_Task:_ Search the material for the word "bodies" and report each line where it turns up.

_Source data:_
☆ ☆ ☆ ☆ ☆

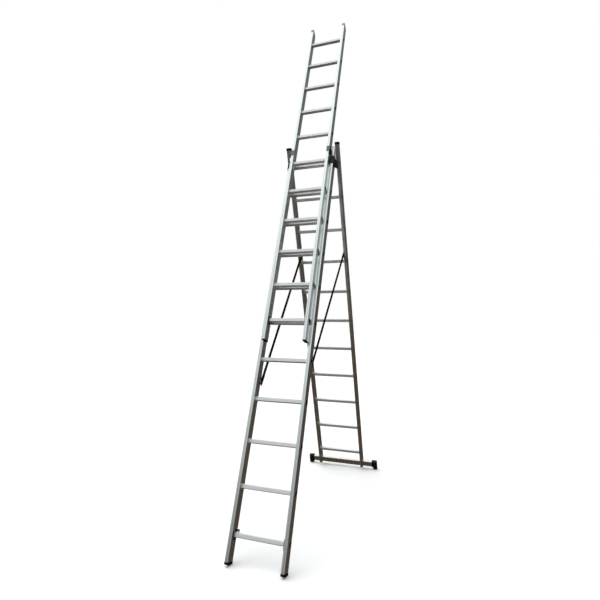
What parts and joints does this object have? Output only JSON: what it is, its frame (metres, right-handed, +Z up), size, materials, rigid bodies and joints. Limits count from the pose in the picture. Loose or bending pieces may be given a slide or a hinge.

☆ ☆ ☆ ☆ ☆

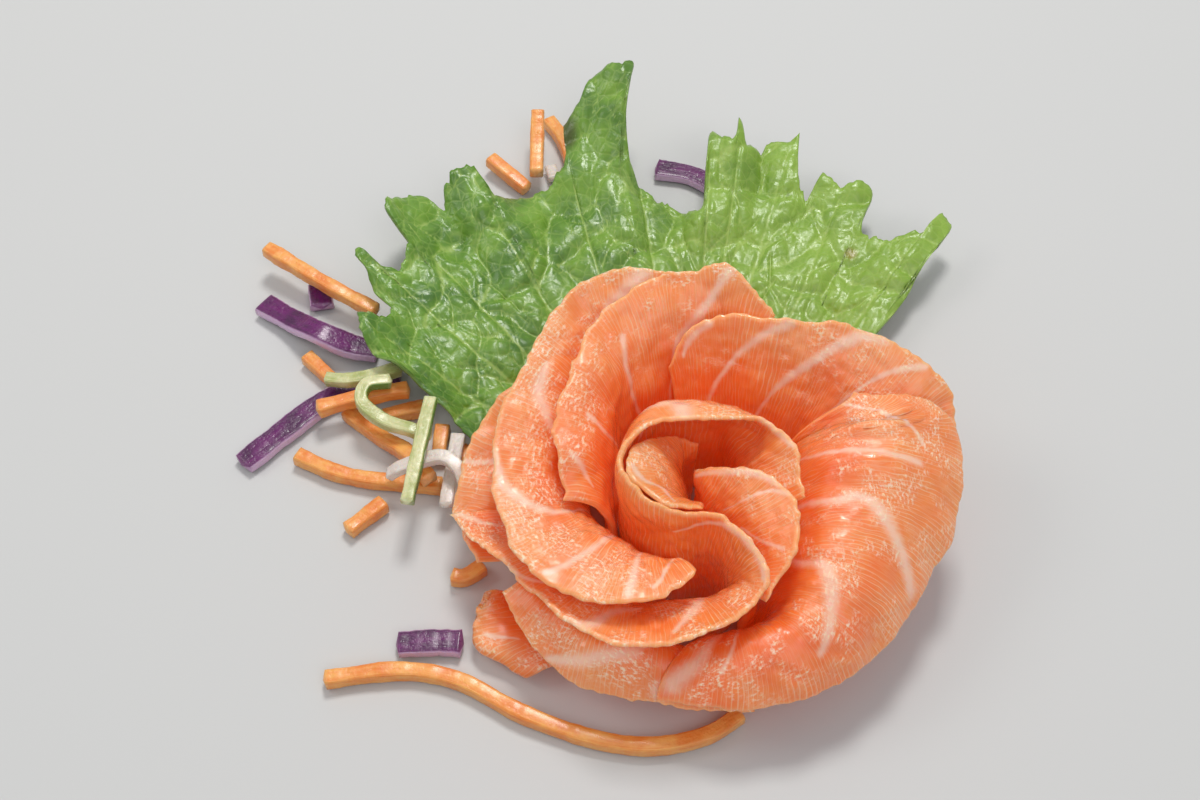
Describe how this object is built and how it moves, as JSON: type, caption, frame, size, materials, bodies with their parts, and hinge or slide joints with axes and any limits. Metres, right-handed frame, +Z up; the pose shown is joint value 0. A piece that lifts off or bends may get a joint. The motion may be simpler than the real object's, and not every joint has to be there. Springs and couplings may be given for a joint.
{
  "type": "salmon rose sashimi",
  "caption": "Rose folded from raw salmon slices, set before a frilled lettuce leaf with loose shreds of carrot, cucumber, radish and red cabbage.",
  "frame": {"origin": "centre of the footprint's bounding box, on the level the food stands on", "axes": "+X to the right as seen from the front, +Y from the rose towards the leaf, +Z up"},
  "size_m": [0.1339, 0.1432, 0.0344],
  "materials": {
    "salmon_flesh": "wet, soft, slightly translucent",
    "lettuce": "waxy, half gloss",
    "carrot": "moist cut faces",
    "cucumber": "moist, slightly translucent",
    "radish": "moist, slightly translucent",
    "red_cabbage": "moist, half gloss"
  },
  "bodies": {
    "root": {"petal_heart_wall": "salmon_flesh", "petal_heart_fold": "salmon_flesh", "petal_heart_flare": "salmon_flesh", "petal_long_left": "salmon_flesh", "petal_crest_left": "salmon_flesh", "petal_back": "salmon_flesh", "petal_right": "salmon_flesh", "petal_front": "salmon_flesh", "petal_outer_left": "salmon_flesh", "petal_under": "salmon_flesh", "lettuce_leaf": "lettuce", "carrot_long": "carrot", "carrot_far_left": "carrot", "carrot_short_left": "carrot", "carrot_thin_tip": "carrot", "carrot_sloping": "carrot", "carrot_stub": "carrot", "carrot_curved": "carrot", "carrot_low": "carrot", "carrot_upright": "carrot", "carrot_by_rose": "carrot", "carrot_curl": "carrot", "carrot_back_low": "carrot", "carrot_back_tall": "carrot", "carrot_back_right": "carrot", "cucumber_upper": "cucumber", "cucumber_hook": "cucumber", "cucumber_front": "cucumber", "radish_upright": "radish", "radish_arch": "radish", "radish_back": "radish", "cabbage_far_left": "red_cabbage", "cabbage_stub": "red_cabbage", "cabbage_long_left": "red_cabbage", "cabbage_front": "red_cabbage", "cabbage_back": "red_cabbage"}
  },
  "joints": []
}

☆ ☆ ☆ ☆ ☆

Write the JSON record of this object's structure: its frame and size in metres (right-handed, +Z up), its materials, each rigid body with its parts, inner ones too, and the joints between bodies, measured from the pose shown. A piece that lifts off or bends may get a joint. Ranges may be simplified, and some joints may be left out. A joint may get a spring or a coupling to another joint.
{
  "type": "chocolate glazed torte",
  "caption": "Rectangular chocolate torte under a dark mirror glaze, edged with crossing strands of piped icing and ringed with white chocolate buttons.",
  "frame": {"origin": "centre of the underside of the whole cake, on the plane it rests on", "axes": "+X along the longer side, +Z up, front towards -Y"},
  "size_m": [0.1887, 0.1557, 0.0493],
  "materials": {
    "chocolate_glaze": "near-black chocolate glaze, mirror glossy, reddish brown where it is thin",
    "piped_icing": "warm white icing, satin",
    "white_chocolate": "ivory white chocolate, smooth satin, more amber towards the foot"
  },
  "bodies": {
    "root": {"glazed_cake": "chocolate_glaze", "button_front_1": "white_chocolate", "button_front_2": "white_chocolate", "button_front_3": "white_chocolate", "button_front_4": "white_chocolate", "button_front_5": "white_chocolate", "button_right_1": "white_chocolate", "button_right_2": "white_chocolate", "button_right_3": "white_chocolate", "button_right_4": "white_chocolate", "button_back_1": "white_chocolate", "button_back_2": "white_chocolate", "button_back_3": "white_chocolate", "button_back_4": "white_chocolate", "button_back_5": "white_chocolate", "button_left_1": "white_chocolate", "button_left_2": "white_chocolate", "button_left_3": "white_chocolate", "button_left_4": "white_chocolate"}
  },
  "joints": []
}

☆ ☆ ☆ ☆ ☆

_Completed exercise:_
What parts and joints does this object have? Output only JSON: what it is, its frame (metres, right-handed, +Z up), size, materials, rigid bodies and joints. Limits count from the pose in the picture. Loose or bending pieces may be given a slide or a hinge.
Describe how this object is built and how it moves, as JSON: type, caption, frame, size, materials, bodies with their parts, and hinge or slide joints with axes and any limits. Metres, right-handed frame, +Z up; the pose shown is joint value 0. A piece that lifts off or bends may get a joint. The motion may be simpler than the real object's, and not every joint has to be there. Springs and couplings may be given for a joint.
  "bodies": {
Write the JSON record of this object's structure: its frame and size in metres (right-handed, +Z up), its materials, each rigid body with its parts, inner ones too, and the joints between bodies, measured from the pose shown. A piece that lifts off or bends may get a joint. Ranges may be simplified, and some joints may be left out. A joint may get a spring or a coupling to another joint.
  "bodies": {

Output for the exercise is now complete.